Dataset excerpt =
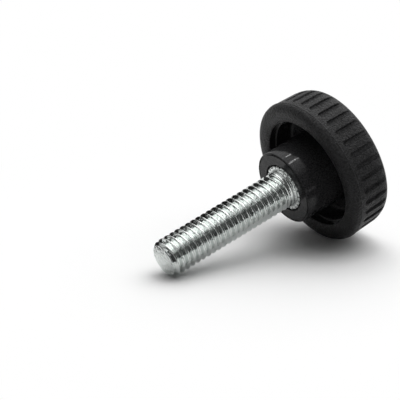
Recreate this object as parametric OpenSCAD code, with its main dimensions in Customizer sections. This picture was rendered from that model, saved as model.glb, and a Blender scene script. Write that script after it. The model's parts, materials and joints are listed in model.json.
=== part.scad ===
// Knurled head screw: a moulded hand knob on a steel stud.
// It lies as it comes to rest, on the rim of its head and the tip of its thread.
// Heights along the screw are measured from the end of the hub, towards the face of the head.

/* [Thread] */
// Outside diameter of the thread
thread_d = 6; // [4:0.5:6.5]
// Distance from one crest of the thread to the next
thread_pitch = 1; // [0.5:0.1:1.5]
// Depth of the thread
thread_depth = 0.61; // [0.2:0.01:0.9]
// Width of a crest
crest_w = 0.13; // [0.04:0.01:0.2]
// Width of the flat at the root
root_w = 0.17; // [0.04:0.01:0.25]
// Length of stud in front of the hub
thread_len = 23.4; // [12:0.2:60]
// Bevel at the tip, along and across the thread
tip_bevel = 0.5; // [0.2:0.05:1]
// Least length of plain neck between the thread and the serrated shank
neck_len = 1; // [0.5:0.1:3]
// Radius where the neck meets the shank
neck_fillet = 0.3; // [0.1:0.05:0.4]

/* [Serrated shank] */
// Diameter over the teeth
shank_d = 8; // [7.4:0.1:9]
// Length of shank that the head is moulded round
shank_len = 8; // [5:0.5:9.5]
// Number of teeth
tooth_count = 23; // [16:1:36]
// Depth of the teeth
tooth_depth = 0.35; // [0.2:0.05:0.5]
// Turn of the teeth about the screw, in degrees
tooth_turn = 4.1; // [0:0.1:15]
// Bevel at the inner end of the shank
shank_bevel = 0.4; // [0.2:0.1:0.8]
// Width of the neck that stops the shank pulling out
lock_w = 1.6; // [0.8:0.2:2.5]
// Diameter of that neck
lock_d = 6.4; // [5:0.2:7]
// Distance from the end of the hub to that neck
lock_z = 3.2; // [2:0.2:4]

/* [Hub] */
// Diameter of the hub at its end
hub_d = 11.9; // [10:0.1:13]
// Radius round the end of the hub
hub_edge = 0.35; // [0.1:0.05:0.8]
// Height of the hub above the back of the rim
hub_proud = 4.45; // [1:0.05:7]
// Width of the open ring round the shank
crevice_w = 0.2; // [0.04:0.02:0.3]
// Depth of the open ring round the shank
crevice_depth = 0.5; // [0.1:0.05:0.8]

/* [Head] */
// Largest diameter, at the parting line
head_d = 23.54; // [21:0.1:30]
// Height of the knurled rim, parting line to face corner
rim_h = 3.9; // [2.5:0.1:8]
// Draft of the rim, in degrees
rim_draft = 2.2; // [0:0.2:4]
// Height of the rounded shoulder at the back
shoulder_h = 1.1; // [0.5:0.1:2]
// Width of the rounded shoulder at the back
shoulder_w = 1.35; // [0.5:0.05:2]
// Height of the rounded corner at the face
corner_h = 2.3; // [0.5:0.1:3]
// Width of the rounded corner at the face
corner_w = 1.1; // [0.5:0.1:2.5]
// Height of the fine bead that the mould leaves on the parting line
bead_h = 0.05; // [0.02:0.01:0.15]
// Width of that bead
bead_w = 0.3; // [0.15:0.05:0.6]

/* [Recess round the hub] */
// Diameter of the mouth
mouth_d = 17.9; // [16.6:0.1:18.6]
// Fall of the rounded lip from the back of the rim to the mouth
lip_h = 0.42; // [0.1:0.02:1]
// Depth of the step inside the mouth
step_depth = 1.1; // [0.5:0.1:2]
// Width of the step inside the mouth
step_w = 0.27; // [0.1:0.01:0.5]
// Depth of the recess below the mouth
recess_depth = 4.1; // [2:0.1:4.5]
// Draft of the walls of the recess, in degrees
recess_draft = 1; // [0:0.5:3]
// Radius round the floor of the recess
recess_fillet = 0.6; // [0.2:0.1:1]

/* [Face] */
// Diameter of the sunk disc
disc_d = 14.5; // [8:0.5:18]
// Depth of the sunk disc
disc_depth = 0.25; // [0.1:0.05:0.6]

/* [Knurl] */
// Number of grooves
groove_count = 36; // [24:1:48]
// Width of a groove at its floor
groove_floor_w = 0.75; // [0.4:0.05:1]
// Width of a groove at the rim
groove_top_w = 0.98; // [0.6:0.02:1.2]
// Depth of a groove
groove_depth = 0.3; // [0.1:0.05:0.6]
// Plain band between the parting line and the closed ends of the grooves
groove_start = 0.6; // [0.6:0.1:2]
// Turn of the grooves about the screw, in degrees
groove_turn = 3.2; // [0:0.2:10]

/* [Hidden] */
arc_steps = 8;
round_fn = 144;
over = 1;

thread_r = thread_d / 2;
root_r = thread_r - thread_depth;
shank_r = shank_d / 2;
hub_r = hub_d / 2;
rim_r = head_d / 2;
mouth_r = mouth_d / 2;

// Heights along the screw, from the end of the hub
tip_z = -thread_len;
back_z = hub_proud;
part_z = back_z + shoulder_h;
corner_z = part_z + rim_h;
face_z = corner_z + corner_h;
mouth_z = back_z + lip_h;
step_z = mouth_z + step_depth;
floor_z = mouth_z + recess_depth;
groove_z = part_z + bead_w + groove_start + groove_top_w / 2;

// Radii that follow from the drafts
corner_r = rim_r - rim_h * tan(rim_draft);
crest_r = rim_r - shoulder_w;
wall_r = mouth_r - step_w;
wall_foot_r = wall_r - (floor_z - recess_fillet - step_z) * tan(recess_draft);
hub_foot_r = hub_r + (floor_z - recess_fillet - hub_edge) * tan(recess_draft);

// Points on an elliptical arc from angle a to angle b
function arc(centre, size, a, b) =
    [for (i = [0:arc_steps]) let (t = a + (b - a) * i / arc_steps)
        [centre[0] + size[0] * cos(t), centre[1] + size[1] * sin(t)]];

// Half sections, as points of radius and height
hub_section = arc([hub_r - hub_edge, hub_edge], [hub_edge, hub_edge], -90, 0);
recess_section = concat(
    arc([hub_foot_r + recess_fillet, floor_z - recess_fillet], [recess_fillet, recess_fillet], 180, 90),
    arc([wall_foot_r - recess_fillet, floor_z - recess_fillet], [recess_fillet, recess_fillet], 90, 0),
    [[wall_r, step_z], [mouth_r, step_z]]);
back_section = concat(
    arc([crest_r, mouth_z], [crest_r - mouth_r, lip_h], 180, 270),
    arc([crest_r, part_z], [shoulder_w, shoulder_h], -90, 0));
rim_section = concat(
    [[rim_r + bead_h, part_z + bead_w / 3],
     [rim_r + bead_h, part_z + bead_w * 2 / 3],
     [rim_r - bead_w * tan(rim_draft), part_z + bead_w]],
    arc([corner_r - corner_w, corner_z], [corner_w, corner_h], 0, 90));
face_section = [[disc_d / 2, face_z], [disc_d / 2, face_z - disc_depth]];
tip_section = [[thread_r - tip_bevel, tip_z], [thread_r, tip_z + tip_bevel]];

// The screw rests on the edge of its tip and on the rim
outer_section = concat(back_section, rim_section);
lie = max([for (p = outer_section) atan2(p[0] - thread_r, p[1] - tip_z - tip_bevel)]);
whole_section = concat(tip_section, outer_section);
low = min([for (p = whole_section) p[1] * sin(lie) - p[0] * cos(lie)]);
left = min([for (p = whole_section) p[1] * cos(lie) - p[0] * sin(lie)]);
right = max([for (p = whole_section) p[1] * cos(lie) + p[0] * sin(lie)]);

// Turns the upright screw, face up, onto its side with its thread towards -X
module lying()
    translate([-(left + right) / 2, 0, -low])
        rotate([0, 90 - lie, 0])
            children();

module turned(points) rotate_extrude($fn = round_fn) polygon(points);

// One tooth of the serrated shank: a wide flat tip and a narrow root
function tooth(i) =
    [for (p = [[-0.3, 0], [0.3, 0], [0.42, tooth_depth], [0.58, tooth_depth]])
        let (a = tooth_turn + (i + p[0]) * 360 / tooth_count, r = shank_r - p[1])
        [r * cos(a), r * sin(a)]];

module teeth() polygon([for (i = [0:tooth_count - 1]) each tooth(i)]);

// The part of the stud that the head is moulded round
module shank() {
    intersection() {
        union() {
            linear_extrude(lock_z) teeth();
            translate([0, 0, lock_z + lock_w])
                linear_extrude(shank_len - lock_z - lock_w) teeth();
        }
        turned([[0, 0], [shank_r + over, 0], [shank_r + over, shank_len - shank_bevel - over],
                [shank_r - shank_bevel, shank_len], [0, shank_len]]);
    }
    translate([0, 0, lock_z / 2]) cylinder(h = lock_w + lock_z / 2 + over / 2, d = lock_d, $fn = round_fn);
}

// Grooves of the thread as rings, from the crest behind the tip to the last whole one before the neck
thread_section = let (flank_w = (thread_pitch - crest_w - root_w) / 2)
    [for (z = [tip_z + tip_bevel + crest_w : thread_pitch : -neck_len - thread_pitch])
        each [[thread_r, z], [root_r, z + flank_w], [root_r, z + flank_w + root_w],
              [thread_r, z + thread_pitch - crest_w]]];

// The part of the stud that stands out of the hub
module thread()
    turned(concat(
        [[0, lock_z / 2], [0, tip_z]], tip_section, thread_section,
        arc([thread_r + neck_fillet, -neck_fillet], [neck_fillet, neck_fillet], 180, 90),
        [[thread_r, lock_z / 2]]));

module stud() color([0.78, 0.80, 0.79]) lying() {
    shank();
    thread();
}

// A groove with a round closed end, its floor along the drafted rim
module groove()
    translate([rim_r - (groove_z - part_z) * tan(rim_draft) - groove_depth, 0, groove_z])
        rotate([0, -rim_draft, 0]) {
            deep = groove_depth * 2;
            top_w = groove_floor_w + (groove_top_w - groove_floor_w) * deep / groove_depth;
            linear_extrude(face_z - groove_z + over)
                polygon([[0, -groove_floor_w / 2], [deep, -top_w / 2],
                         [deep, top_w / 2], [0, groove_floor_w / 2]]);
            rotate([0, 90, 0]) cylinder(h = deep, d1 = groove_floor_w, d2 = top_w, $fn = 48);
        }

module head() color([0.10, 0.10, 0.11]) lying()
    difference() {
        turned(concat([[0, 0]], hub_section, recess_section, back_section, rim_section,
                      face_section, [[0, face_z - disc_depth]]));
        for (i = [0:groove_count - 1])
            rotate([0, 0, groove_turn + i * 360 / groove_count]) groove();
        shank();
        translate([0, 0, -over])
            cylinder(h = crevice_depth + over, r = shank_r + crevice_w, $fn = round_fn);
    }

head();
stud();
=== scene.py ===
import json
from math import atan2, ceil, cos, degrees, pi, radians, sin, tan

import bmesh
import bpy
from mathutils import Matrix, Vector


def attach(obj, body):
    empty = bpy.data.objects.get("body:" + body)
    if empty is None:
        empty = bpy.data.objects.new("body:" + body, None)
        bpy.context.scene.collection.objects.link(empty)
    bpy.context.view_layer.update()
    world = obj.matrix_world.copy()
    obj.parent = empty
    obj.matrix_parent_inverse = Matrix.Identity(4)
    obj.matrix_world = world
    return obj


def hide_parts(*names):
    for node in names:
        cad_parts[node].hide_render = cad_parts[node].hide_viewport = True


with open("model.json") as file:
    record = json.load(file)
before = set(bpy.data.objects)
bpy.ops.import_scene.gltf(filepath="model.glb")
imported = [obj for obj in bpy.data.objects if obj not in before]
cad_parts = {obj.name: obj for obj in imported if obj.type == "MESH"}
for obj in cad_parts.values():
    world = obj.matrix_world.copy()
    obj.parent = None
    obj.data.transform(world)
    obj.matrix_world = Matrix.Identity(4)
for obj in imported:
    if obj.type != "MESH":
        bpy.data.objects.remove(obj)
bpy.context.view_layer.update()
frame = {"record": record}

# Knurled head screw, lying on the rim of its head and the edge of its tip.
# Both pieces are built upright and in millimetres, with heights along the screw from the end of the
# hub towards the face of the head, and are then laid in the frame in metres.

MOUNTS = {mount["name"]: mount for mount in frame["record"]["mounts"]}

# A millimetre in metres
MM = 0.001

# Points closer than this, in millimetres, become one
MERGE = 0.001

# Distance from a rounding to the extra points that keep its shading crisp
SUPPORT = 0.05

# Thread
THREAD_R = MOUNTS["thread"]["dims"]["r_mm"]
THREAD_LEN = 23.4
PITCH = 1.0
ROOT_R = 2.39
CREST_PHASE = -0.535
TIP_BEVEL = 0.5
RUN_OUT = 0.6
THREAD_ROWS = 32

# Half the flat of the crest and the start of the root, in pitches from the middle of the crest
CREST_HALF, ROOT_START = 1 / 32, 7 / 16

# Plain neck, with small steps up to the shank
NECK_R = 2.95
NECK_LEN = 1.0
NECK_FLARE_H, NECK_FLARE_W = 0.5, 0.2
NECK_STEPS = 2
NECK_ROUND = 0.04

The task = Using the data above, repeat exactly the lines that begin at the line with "module head() color([0.10, 0.10, 0.11])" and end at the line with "if empty is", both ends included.

Completed task =
module head() color([0.10, 0.10, 0.11]) lying()
    difference() {
        turned(concat([[0, 0]], hub_section, recess_section, back_section, rim_section,
                      face_section, [[0, face_z - disc_depth]]));
        for (i = [0:groove_count - 1])
            rotate([0, 0, groove_turn + i * 360 / groove_count]) groove();
        shank();
        translate([0, 0, -over])
            cylinder(h = crevice_depth + over, r = shank_r + crevice_w, $fn = round_fn);
    }

head();
stud();
=== scene.py ===
import json
from math import atan2, ceil, cos, degrees, pi, radians, sin, tan

import bmesh
import bpy
from mathutils import Matrix, Vector


def attach(obj, body):
    empty = bpy.data.objects.get("body:" + body)
    if empty is None:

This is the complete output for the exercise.